The landscape for te reo Māori is also different. This is evident even in the cast; when the show premiered, there were only two in the cast who could kōrero Māori, but in this year’s cast, there are seven who are fluent. “That’s a big political shift,” Kouka says. “The evolution of us as Māori and Māori artists. It resonates in a really recent and relevant way. That’s really different for me.”
It’s also going to be reflected in the audiences. Phrases in te reo that might not have been understood by the “general public” when the show premiered are now part of the bilingual lexicon, and the untranslated haka and waiata will likely be comprehended by more people than ever before.
Waiora is a rare work of scale – a genuine rarity in the modern theatre landscape – which is part of the reason Kouka was drawn back to it. He points to last year’s production of Woman Far Walking, an epic undertaking, even with only two cast members. “That’s the type of Māori theatre I’m used to. That was normal for a long time, and it’s the exception now. It made me want to make a work again, of scale. So if we’re doing Waiora, it’s a work of scale.”

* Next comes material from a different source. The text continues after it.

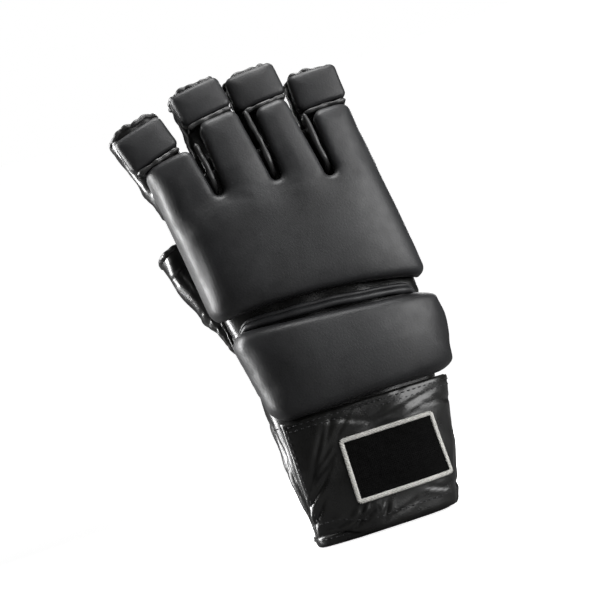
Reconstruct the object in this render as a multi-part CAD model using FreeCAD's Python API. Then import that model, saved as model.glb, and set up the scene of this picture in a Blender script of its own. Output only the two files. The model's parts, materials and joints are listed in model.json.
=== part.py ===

While so many people have claimed ownership of the play over the years – cast, crew, students, audiences – there’s one moment that Kouka claims as his, as the person who has lived Waiora as a child, then as a playwright, and now as a director picking it up again. It’s a line that Kouka’s brother said to his dad in real life, recreated onstage. “What my brother said is, ‘The only time you touch me is when you hit me.’ My dad’s instinct, straight away, was to grab my brother and hug him. I remember years later thinking, ‘You broke the cycle.’ He broke that with my brother.
“That line is very public. But it’s in the hug. I know that hug. I know that aroha, I know that love.”
Waiora Te Ūkaipō – The Homeland runs as part of Aotearoa New Zealand Festival of Arts from February 27 and Auckland Arts Festival from March 6.